Undang-undang Nomor 35 tahun 2009 tentang Narkotika bertujuan mencari titik keseimbangan antara pendekatan kesehatan masyarakat dan pelaksanaan pidana dalam mengatasi tindak pidana narkotika. Namun banyak kasus yang disangkakan pasal 127 Undang-undang Narkotika tidak dilakukan asesmen terpadu. Penelitian ini memiliki rumusan masalah bagaimana Pelaksanaan Asesmen Terpadu pada Proses Penanganan Perkara Tindak Pidana Narkotika, apa saja faktor penghambatan dan pendukung dalam pelaksanan asesmen terpadu dan bagaimana urgensi pelaksanaan asesmen terpadu pada proses penanganan perkara tindak pidana narkotika
Pendekatan masalah yang digunakan dalam skripsi ini adalah Pendekatan yuridis normatif dan yuridis empiris. Data primer diperoleh dari hasil penelitian dilapangan secara langsung pada obyek penelitian yang dilakukan di Badan Narkotika Nasional (BNN) Provinsi Lampung, Polresta Bandar Lampung dan Kejaksaan Negeri Bandar Lampung. Data sekunder diperoleh dengan cara studi kepustakaan (library research) dengan cara membaca, mengutip, dan menelaah berbagai kepustakaan yang berkaitan dengan masalah-masalah yang diteliti.
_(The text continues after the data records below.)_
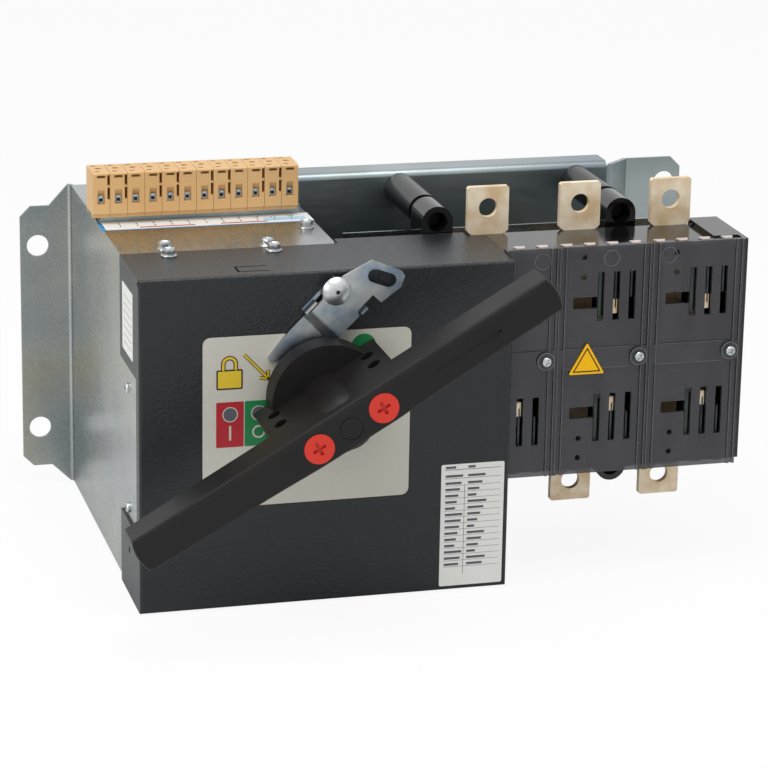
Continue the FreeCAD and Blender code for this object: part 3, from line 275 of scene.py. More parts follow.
# %% Powder coat
powder, tree, shader = begin("dark grey powder coat", "#1f2224", 0.0, 0.34)
shader.inputs["Specular IOR Level"].default_value = 0.36
place = own_place(tree)
dimple_mm = 1.7
dimples = add(tree, "ShaderNodeTexVoronoi", {"Vector": place, "Scale": per_metre(dimple_mm)},
              feature="SMOOTH_F1")
grit = noise(tree, place, per_metre(1.2), 2.0)
height = add(tree, "ShaderNodeMath", {0: dimples.outputs["Distance"], 1: grit}, operation="ADD")
dress(tree, shader, mixed(tree, grit, "#181b1d", "#26292c"),
      relief=(height.outputs["Value"], 0.7, 0.0004))
coat(powder, "front_cover")
print("powder coat dimples", dimple_mm, "mm apart")

# %% [markdown]
# ## Moulded plastics
# The handle is glass-filled nylon, black with a slightly warm tone and a fine spark-eroded grain.
# The switch's moulding is a smoother black thermoset that mirrors what stands on it. The terminal
# blocks are beige polyamide. All are dielectrics, so only their grain and gloss differ: one function
# takes the grain's size and depth.

# %% Plastics


def plastic(name, dark, light, roughness, grain_mm, depth, level=0.5):
    """Moulded plastic with a grain of some size and depth, and a wide faint change of tone."""
    material, tree, shader = begin(name, dark, 0.0, roughness, 1.52)
    shader.inputs["Specular IOR Level"].default_value = level
    place = own_place(tree)
    grain = noise(tree, place, per_metre(grain_mm), 2.0)
    tone = noise(tree, place, per_metre(35), 2.0)
    rough = mapped(tree, tone, roughness * 0.85, roughness * 1.15)
    dress(tree, shader, mixed(tree, tone, dark, light), rough, (grain, depth, 0.0001))
    return material


nylon = plastic("black glass-filled nylon", "#110f0f", "#1a1818", 0.44, 0.7, 0.5, 0.24)
thermoset = plastic("black thermoset moulding", "#0b0b0c", "#121213", 0.12, 8.0, 0.03)
spacer_black = plastic("black nylon tube", "#0e0e0e", "#161616", 0.25, 3.0, 0.1, 0.3)
beige = plastic("beige polyamide", "#d5a76c", "#e2ba84", 0.45, 0.6, 0.15, 0.35)
cap_red = plastic("red moulded cap", "#cc2a1a", "#d83824", 0.38, 0.5, 0.5, 0.35)
coat(nylon, "handle", "contact_shaft")
coat(thermoset, "switch_body")
for start, material in (("spacer_", spacer_black), ("terminal_block_", beige), ("handle_cap_", cap_red)):
    coat(material, *[name for name in nodes if name.startswith(start)])
print("plastic finishes: 5")

# %% [markdown]
# ## Smoked polycarbonate
# The pole covers are polycarbonate with a little carbon in it: dark but clear, so that the contacts
# show faintly behind. Refraction through a thin even wall shifts nothing that matters here, so the
# cover is a glossy dark surface that lets a fixed share of the light straight through.

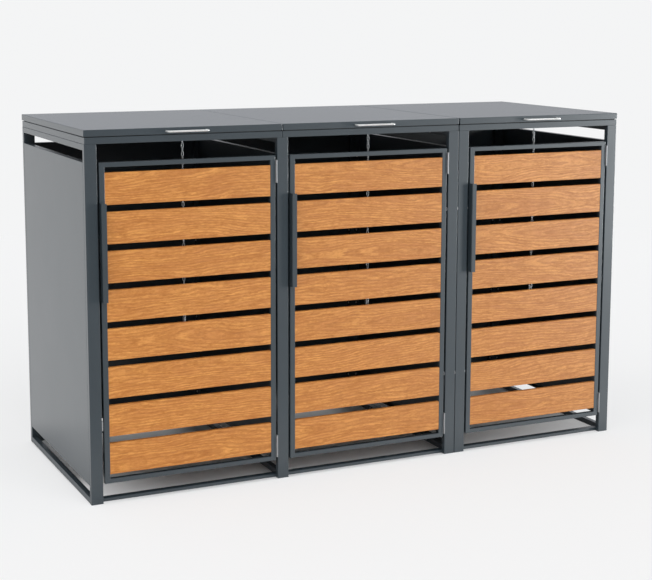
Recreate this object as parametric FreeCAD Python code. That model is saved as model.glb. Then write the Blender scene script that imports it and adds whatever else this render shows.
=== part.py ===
# Wheelie bin store for three 240-litre bins, in millimetres.
# A two-bay unit and a one-bay unit stand side by side, bolted together with washers between.
# +X runs along the front, +Y from front to back and +Z up. The origin is at the bottom centre
# of the closed store's bounding box, so the floor is at z = 0.
import FreeCAD, Part
import os

V = FreeCAD.Vector
X_DIR = V(1, 0, 0)
Y_DIR = V(0, 1, 0)
Z_DIR = V(0, 0, 1)

# Overall layout
module_width = 680.0
unit_gap = 2.0
depth = 800.0
post_height = 1177.0

# Steel tube sections
post_width = 40.0
post_depth = 20.0
rail_size = 20.0
tube_wall = 1.5
tube_corner = 1.5
threshold_height = 11.0
threshold_depth = 26.0

# Sheet wall trays and the openings above and below them
panel_sheet = 1.0
panel_corner = 1.2
panel_depth = 20.0
panel_bottom = 60.0
vent_height = 38.0

# Doors: upright tubes, with thinner level tubes between them
door_gap = 7.0
door_tube = 18.0
door_rail = 15.0
door_tube_corner = 1.4
door_bottom = 66.0
door_head_gap = 59.5

# Slats inside a door
slat_count = 8
slat_height = 103.5
slat_thickness = 16.0
slat_recess = 1.0
slat_foot_gap = 15.0
slat_head_gap = 17.5
slat_corner = 1.5

# Door handle: a channel folded from plate, open towards the hinge side
handle_bottom = 669.0
handle_length = 319.0
handle_plate = 2.5
handle_reach = 19.0
handle_base = 16.0
handle_lip = 17.0

# Door hinges: leaves in the gap, knuckles in front of it
door_hinge_length = 76.0
door_hinge_from_top = 15.0
door_hinge_from_bottom = 12.0
door_leaf_width = 15.0
door_leaf_setback = 1.0
door_knuckle_radius = 2.5
door_knuckle_stand_off = 0.3
door_pin_radius = 1.25

# Lids: folded trays that sit on rubber tape on a tube frame
lid_sheet = 1.5
lid_height = 21.0
lid_corner = 2.0
lid_overhang = 1.5
lid_seam = 2.0
lid_seat = 3.0
lid_return = 15.0
lid_frame_height = 21.5
lid_frame_seam = 2.0
lid_brace_width = 40.0
lid_brace_height = 8.0
lid_brace_sheet = 1.2
seal_width = 8.0
seal_inset = 5.0
seal_clearance = 0.2

# Lid hinges on the back
lid_hinge_length = 80.0
lid_hinge_from_side = 120.0
lid_knuckle_radius = 4.0
lid_pin_radius = 2.5
lid_leaf_start = 5.0
lid_leaf_end = 18.0

# Lid handle: a bow of round rod
bow_radius = 3.0
bow_length = 144.0
bow_reach = 26.5
bow_bend = 3.6
bow_from_top = 11.5

# Clearances shared by both kinds of hinge
leaf_thickness = 1.5
pin_clearance = 0.05
knuckle_clearance = 0.3

# Chain under each lid, with a screw link at its lower end
chain_setback = 40.0
chain_links = 44
chain_wire_radius = 1.1
chain_inner_length = 14.0
chain_inner_width = 4.6
chain_play = 0.2
screw_link_wire_radius = 2.0
screw_link_inner_length = 38.0
screw_link_inner_width = 10.0
screw_link_nut_radius = 3.75
screw_link_nut_length = 12.0

# Chain bracket inside the lid
bracket_plate = 2.0
bracket_size = 24.0
bracket_pin_radius = 2.0
bracket_pin_drop = 15.5
bracket_ear_radius = 6.0
bracket_ear_gap = 8.0

# Door catches and the strike plate in the first bay
catch_bottom = 830.0
catch_height = 40.0
catch_depth = 12.0
catch_panel_clearance = 1.0
catch_past_door_edge = 14.0
catch_nose_width = 10.0
catch_nose_gap = 0.3
strike_bottom = 245.0
strike_height = 32.0
strike_thickness = 3.5
strike_depth = 17.0
strike_setback = 0.5

# Connector bolts between the two units
bolt_radius = 3.0
bolt_hole_clearance = 0.25
bolt_head_radius = 7.0
bolt_head_height = 2.5
washer_radius = 9.0
post_bolt_heights = [300.0, 900.0]
rail_bolt_inset = 150.0

# Levels worked out from the sizes above
panel_top = post_height - rail_size - vent_height
door_top = post_height - door_head_gap
catch_on_post = (post_width - panel_depth) / 2 - catch_panel_clearance
frame_top = post_height + lid_frame_height
lid_bottom = frame_top + lid_seat
lid_top = lid_bottom + lid_height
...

Berdasarkan analisis data yang dilakukan diperoleh kesimpulan bahwa, proses asesmen terpadu dilakukan berjenjang. Untuk perkara narkotika yang memenuhi syarat yang diatur dalam Surat Telegram Kepala Kepolisian Negara Republik Indonesia Nomor: STR/701/VIII/2014 tanggal 22 Agustus 2014, setelah itu penyidik melakukan permohonan atau permintaan untuk dilakukan asesmen terpadu terhadap korban atau penyalah guna narkotika. Untuk selanjutnya dengan berpedoman pada pasal 14 Peraturan Kepala Badan narkotika Nasional Nomor 11 tahun 2014 tentang Tata Cara Penanganan Tersangka dan/atau Terdakwa Pecandu Narkotika dan Korban Penyalahguna Narkotika ke Dalam Lembaga Rehabilitasi, kemudian Badan Narkotika Nasional memiliki kewenangan untuk menerima atau menolak permohonan asesmen terpadu yang di usulkan oleh penyidik. Hambatan dalam pelaksanaan asesmen terpadu adalah ketidakjelasan pada pengertian dan status antara pecandu, penyalahguna dan korban penyalahguna narkotika yang berakibat beda pemahaman antara aparat penegak hukum. Kecendrungan pasal yang digunakan, penyidik cendrung menyertakan pasal 114 dan pasal 112 Undang-undang Narkotika, penggunaan pasal ini membawa pengaruh yang signifikan terhadap hasil asesmen terpadu. Pandangan bahwa rehabititasi bersifat fakultatif(pilihan). Dari hasil penelitian baik penyidik, jaksa maupun tim asesor assessment terpadu menganggap bahwa pelaksanaan asesmen terpadu penting dilakukan.